For Wells Fargo, he said, the key was to set up a team that could go inside the customer’s four walls, walk in their shoes, learn from observation, and find solutions that would indeed make life and business easier for them.
“It’s less of a top-down and more of a bottom-up approach,” said Kizirian, who led the study of R.A. Snyder Properties. “We go in and see what people do and how they do it. We hear from those who actually do the work at the ground level. That approach has successfully uncovered scores of opportunities for the business to grow and the bank to deepen its relationship with customers.”

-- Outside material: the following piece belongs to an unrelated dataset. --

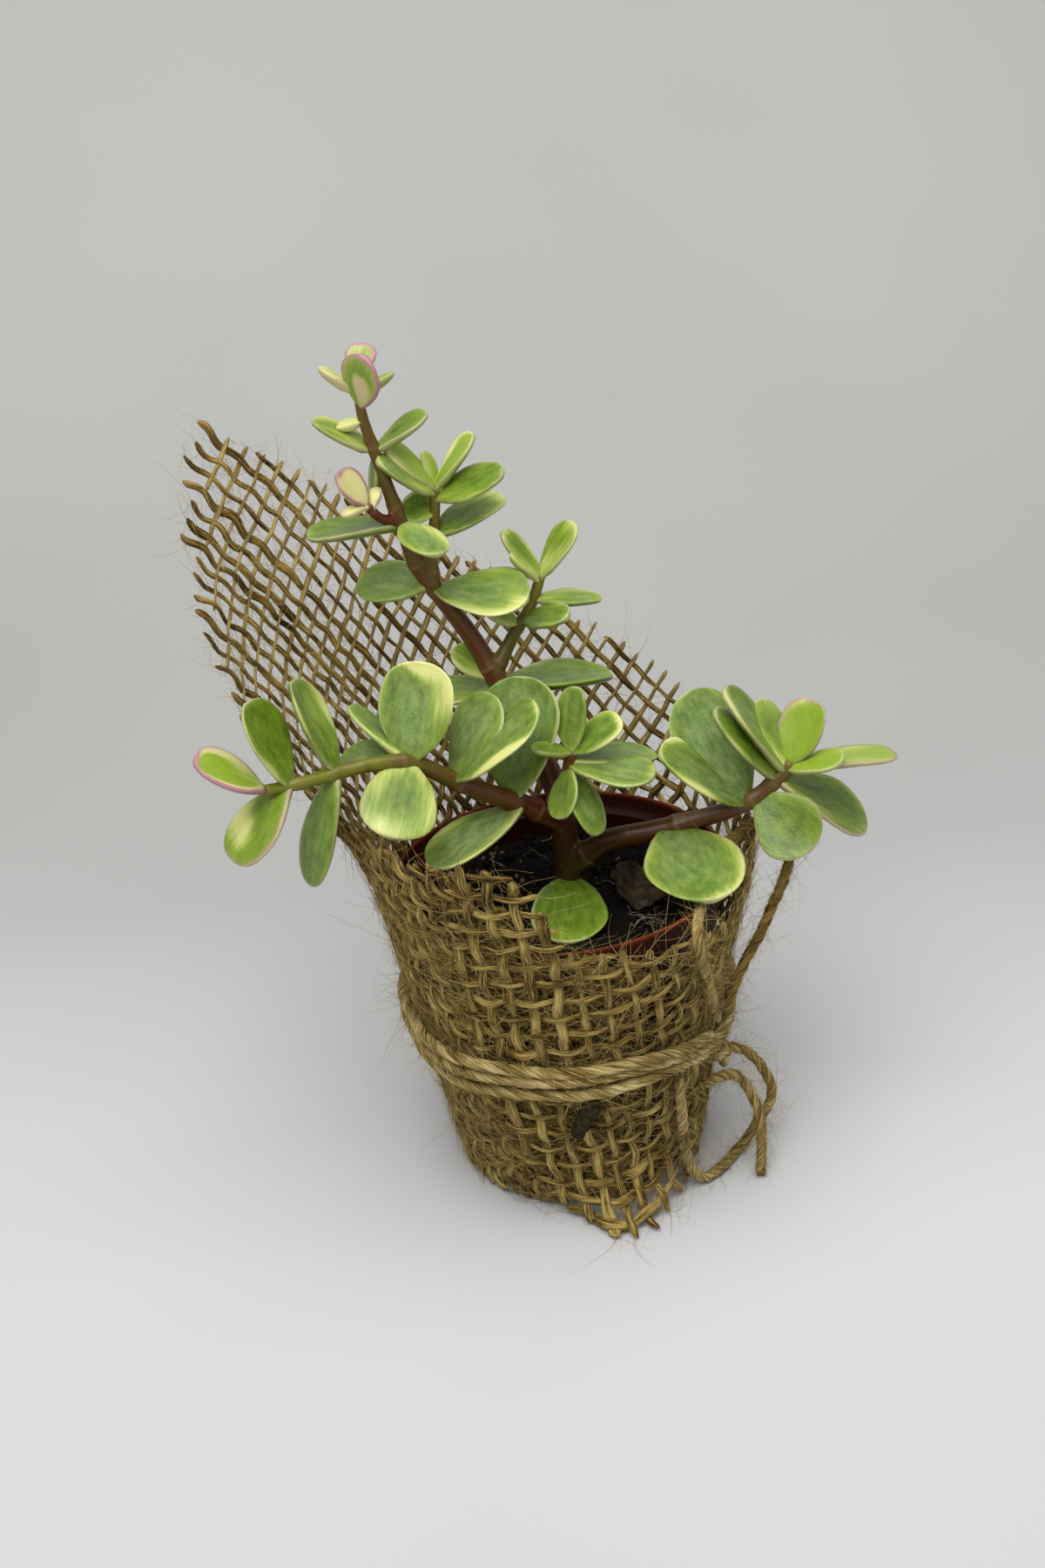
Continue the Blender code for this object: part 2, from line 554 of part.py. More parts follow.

For R.A. Snyder Properties, the experience has been transformational, said CEO Snyder, who acknowledged some nervousness when the study began. That nervousness disappeared, however, when the results were clear. Some of the most helpful improvements included:
- Better customer service: The company expanded tenant use of mobile and online rent payment. That gave on-site managers more time to help tenants with other needs, rather than sitting in an office doing paperwork.
- More back-office efficiency: The company implemented a comprehensive, automated system that speeds up its ability to process rent payments, debt payments, invoices, contracting services, and other financial transactions.
- Improved risk management practices: A review of the company’s compliance with state and federal regulations led to suggestions for future improvements.
“We have grown, we are more technologically competent, and we are more efficient as a company,” he said. “Wells Fargo has been there with us through the whole process. That study has given an added dimension to our relationship with the bank. I’ve come to recognize that Wells Fargo is a partner, stakeholder, and integral component in the success of our business. It’s been the perfect marriage of efforts.”